The hope is these proposals can be a starting point for gradually defusing tensions over Ukraine, though Washington and the rest of its NATO allies have resoundingly rejected Moscow’s demand to permanently close the door on NATO expansion to new members, namely Ukraine.

Still, NATO members are bracing for another war in Europe if Russian forces cross the border with Ukraine. Washington and NATO allies—most notably Britain, Canada, and the Baltic states—have ramped up shipments of defensive military equipment to Ukraine. The United States has also put 8,500 troops on standby to deploy to Eastern Europe on short notice to shore up NATO’s eastern flank (though there are no plans to send U.S. troops to Ukraine).

Let’s Get Personnel

Biden has announced John Godfrey, the State Department’s acting counterterrorism envoy, to be the next U.S. ambassador to Sudan. (We first reported that Godfrey was the likely pick back in July.)

Career diplomat Michael Adler has been selected to be U.S. ambassador to South Sudan.

On the Button

What should be high on your radar, if it isn’t already.

Barely hanging on. Afghanistan is “hanging by a thread,” United Nations Secretary-General António Guterres told the U.N. Security Council on Wednesday, as he pushed for countries to allow lifesaving transactions with the Taliban-ruled nation that is fast becoming the world’s largest humanitarian crisis. Guterres is calling for more legal assurances for financial institutions and commercial partners to safely work with humanitarian groups without breaching sanctions. Nearly $10 billion in Afghan central bank reserves have been frozen overseas since the Taliban took power last August.

Knock-down, drag-out. Ukraine is trying to speed up training of legions of new civilian defense militias to cover the Ukrainian military’s back if Russia launches a renewed invasion of the country, as the Biden administration expects.
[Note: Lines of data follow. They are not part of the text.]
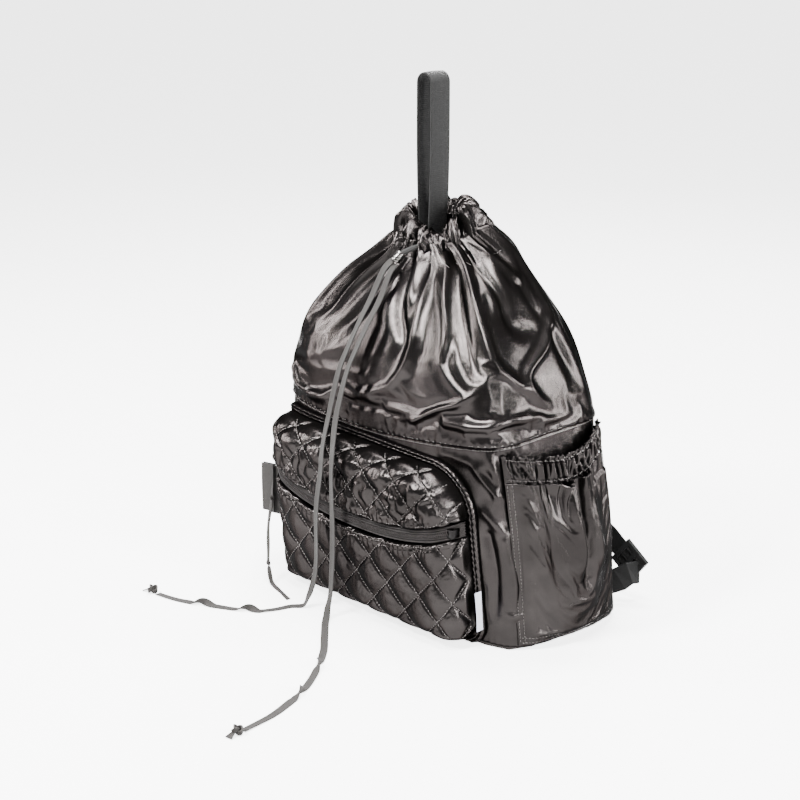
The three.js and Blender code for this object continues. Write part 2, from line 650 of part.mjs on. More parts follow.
// A flat band along a run of points. Its width lies across the path, near the given direction, and its
// corners are rounded by eight-sided sections.
function band(points, across, widthAt, thickness) {
  const rings = points.map((p, i) => {
    const ahead = points[Math.min(i + 1, points.length - 1)].clone().sub(points[Math.max(i - 1, 0)]).normalize();
    const wide = across.clone().addScaledVector(ahead, -across.dot(ahead)).normalize();
    const thick = ahead.clone().cross(wide);
    const [w, t] = [widthAt(i / (points.length - 1)) / 2, thickness / 2];
    const corner = Math.min(t * 0.8, w * 0.4);
    return [
      [w, t - corner], [w - corner, t], [corner - w, t], [-w, t - corner],
      [-w, corner - t], [corner - w, -t], [w - corner, -t], [w, corner - t],
    ].map(([a, b]) => p.clone().addScaledVector(wide, a).addScaledVector(thick, b));
  });
  return loft(rings);
}
function smoothRun(points, count) {
  const curve = new THREE.CatmullRomCurve3(points.map(([x, y, z]) => vector(x, y, z)), false, "centripetal");
  return curve.getSpacedPoints(count);
}

// The sack's whole outer form above the seam, grown, for what is sewn to it.
function upperForm(grow) {
  const rings = [];
  for (let k = 0; k <= 10; k++) rings.push(sackRing(mix(SEAM_ROW, MOUTH_ROW, k / 10), AROUND_UPPER, grow));
  return solid(loft(rings));
}

function makeLoop() {
  const foot = MOUTH_HEIGHT - LOOP_ROOT;
  const top = MOUTH_HEIGHT + LOOP_HEIGHT - WEBBING_THICKNESS / 2;
  const run = [];
  for (const [share, half] of [[0, LOOP_WAIST], [0.12, LOOP_WAIST + 1], [0.3, LOOP_HALF_GAP - 1], [0.6, LOOP_HALF_GAP]]) {
    run.push([-half, mix(foot, top - LOOP_HALF_GAP, share)]);
  }
  for (let i = 0; i <= 8; i++) {
    const angle = Math.PI - (i / 8) * Math.PI;
    run.push([LOOP_HALF_GAP * Math.cos(angle), top - LOOP_HALF_GAP + LOOP_HALF_GAP * Math.sin(angle)]);
  }
  for (let i = 3; i >= 0; i--) run.push([-run[i][0], run[i][1]]);
  const points = run.map(([x, z]) => vector(x - LOOP_LEFT, -LOOP_FORWARD, z));
  const made = (grow) => band(points, vector(0, 1, 0), () => WEBBING + 2 * grow, WEBBING_THICKNESS + 2 * grow);
  piece("handle_loop", made(0), blackWebbing, true);
  return solid(made(SEAM_GAP));
}

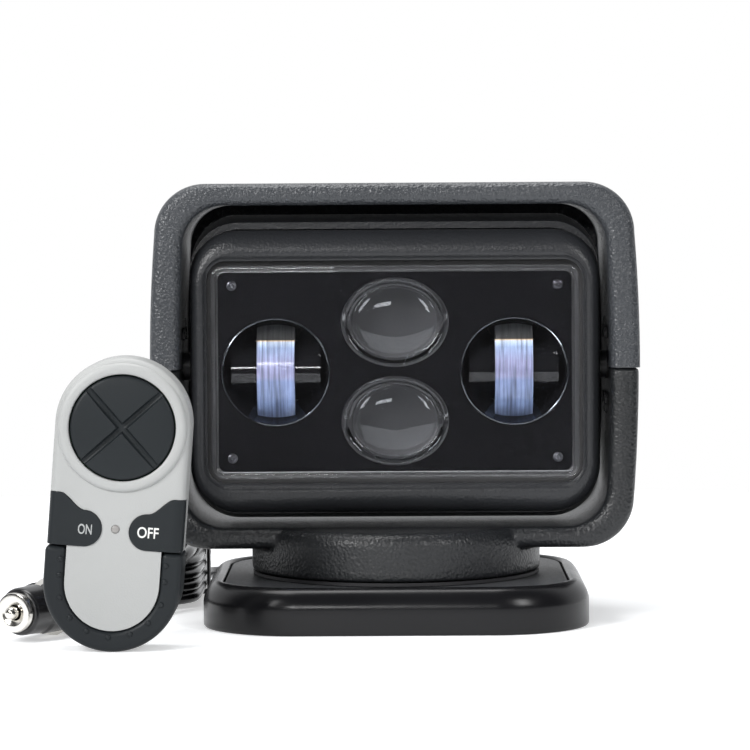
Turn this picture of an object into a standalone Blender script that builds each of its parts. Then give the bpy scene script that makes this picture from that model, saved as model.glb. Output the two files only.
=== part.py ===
"""Remote-controlled marine searchlight on a rubber magnet shoe, with its handheld remote and supply cord.

Metres, +Z up, the lamp faces -Y. The origin is the middle of the shoe's underside, on the pan axis.
The yoke and lamp head turn about Z on the shoe, and the head tilts about X inside the yoke.
"""

import math

import bmesh
import bpy
from mathutils import Vector

MM = 0.001

# Clearances
FIT = 0.3 * MM
RUNNING = 0.4 * MM
SAME = 0.001 * MM
BACKLASH = 0.15 * MM

# Rubber shoe and base plate
SHOE_REACH_W = 19 * MM
SHOE_REACH_D = 12 * MM
SHOE_CORNER = 40 * MM
SHOE_HEIGHT = 20.2 * MM
SHOE_WALL = 8.3 * MM
SHOE_FLOOR = 5 * MM
MAGNET_R = 14 * MM
MAGNET_H = 3.5 * MM
MAGNET_INSET = 38 * MM
KEEPER_T = 1.6 * MM
BASE_SINK = 1.8 * MM
BASE_SKIN = 3.9 * MM
BASE_WALL = 2.5 * MM

# Pan bearing and drive
POST_R = 12 * MM
POST_BORE_R = 8 * MM
POST_BORE_FLARE = 4 * MM
POST_FLANGE_R = 20 * MM
POST_FLANGE_H = 3 * MM
POST_SCREW_PITCH_R = 16 * MM
RETAINER_R = 17 * MM
RETAINER_H = 2 * MM
RING_TEETH = 48
PAN_PINION_TEETH = 12
RING_GEAR_RIM = 6 * MM
RING_GEAR_H = 5 * MM
BEARING_H = 1.3 * MM
PAN_MOTOR_R = 14 * MM
PAN_MOTOR_H = 8.7 * MM
PAN_MOTOR_GAP = 1.65 * MM
SHAFT_R = 1.5 * MM

# Turret, the round foot of the lower housing
TURRET_R = 61 * MM
TURRET_WALL = 3.2 * MM
TURRET_TOP_WALL = 3 * MM
TURRET_EDGE = 5 * MM
CHASSIS_GAP = 1.5 * MM
CHASSIS_H = 2.5 * MM
BOARD_HALF_W = 28 * MM
BOARD_GAP = MM
BOSS_INSET = 11 * MM
BOSS_R = 4 * MM

# Lamp head
HEAD_R = 64 * MM
HEAD_HALF_W = 85.5 * MM
HEAD_SIDE_R = 20 * MM
HEAD_WALL = 2.5 * MM
SPLIT_Y = -20 * MM
BEZEL_DEPTH = 9.5 * MM
BEZEL_DROP = 5 * MM
BEZEL_CORNER = 20 * MM
BEZEL_EDGE = 9 * MM
BEZEL_SIDE_WALL = 2.8 * MM
BEZEL_TOP_WALL = 5.2 * MM
BEZEL_SIDE_RIM = 7.3 * MM
BEZEL_TOP_RIM = 12.6 * MM
LAMP_DROP = 1.4 * MM
WINDOW_CORNER = 8 * MM
LAMP_FLANGE_SINK = 7 * MM
LAMP_FLANGE_CORNER = 16 * MM
LAMP_FLANGE_T = 2.4 * MM
GASKET_T = 1.4 * MM
CARRIER_T = 2.5 * MM
CARRIER_GAP = 0.8 * MM
LENS_SIDE_GAP = 1.9 * MM
LENS_TOP_GAP = 2.2 * MM
LENS_CORNER = 5 * MM
LENS_SINK = 2 * MM
LENS_RIM = 0.8 * MM
LENS_GLASS_T = 2.2 * MM
CASE_RIM_W = 8.4 * MM
CASE_RIM_H = 8.5 * MM
CASE_DEPTH = 26.5 * MM
CAVITY_SIDE_WALL = 1.2 * MM
CAVITY_TOP_WALL = 5 * MM
CAVITY_CORNER = 24 * MM
CAVITY_FLOOR_T = 8 * MM
FIN_DEPTH = 6.5 * MM
FIN_T = 1.8 * MM
FIN_COUNT = 9
MASK_T = 1.2 * MM
BOARD_T = 1.6 * MM
MODULE_INSET = 26.6 * MM
MODULE_R = 22.6 * MM
DRUM_R = 12.3 * MM
STRIP_R = 25 * MM
STRIP_HALF_W = 8 * MM
STRIP_HALF_H = 20.5 * MM
PROJECTOR_EDGE_GAP = 5 * MM
PROJECTOR_MIDDLE_GAP = 2 * MM
PROJECTOR_SIDE_GAP = 4.7 * MM
LENS_SCREW_INSET_X = 8.5 * MM
LENS_SCREW_INSET_Z = 8.2 * MM

# Yoke frame, split at the tilt axis
HEAD_SIDE_GAP = 3.8 * MM
HEAD_TOP_GAP = 4 * MM
HEAD_BOTTOM_GAP = 1.8 * MM
FLOOR_STEP = 0.2 * MM
YOKE_SIDE_T = 11.7 * MM
YOKE_TOP_T = 9 * MM
YOKE_BOTTOM_T = 8.7 * MM
YOKE_HALF_D = 36 * MM
YOKE_CORNER = 21 * MM
YOKE_EDGE = 4.2 * MM
YOKE_BULGE = 0.042
YOKE_STEP = 0.5 * MM
OPENING_CORNER = 17 * MM
LIP_SIDE = 2.4 * MM
LIP_TOP = 6 * MM
LIP_BOTTOM = 0.6 * MM
LIP_T = 4.5 * MM
LIP_EDGE = 1.2 * MM

# Trunnions, bushes and tilt drive
TRUNNION_R = 6 * MM
TRUNNION_BORE_R = 3.5 * MM
FLANGE_HALF_Y = 12 * MM
FLANGE_HALF_Z = 20 * MM
FLANGE_T = 2.6 * MM
FLANGE_SCREW_Y = 7.5 * MM
FLANGE_SCREW_Z = 14 * MM
BUSH_R = 9 * MM
BUSH_FLANGE_R = 12 * MM
BUSH_FLANGE_T = 3 * MM
TILT_GEAR_TEETH = 40
TILT_PINION_TEETH = 12
TILT_GEAR_T = 3.6 * MM
TILT_GEAR_GAP = 0.48 * MM
TILT_MOTOR_R = 9.5 * MM
TILT_MOTOR_L = 30 * MM
BRACKET_T = 2 * MM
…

Jack reports that Ukrainian Defense Minister Oleksii Reznikov has given the go-ahead to a plan to train 130,000 new defenders within a matter of weeks. “The best way to protect Ukraine from further military escalation on the part of the Russian Federation is to set conditions under which the aggressor will suffer unacceptable losses and will not be able to attain its goal,” Reznikov said in a nine-page memo seen by Foreign Policy.

Missile launch. North Korea conducted another missile launch on Thursday, South Korea’s military said in an alert, the sixth round of tests conducted by Pyongyang in this month alone. South Korea said the projectiles are believed to be two short-range ballistic missiles from near the coastal city of Hamhung, North Korea’s second-largest city, on Thursday morning. Experts see the move as North Korea’s effort to gain leverage at the negotiating table if it begins renewed nuclear talks with the Biden administration. The move also comes as North Korea has begun reopening its borders after a harsh two-year coronavirus lockdown.


Put On Your Radar

Friday, Feb. 4: Chinese President Xi Jinping and Russian President Vladimir Putin are set to hold a summit in Beijing.

Quote of the Week

“What kind of support will Germany send next? Pillows?”

—Kyiv Mayor Vitali Klitschko after learning of Germany’s announcement it will send 5,000 military helmets to the Ukrainian armed forces to help defend against a potential Russian invasion

Whiskey Tango Foxtrot

Tweet of the year. Earlier this week, Delta Air Lines began asking passengers on Twitter: What was one city that changed their lives? Well, the public had a resounding answer for them (and probably not the one the airline company was hoping for): Wuhan, China. In a year of omicron variant surges, this will be a tweet to remember.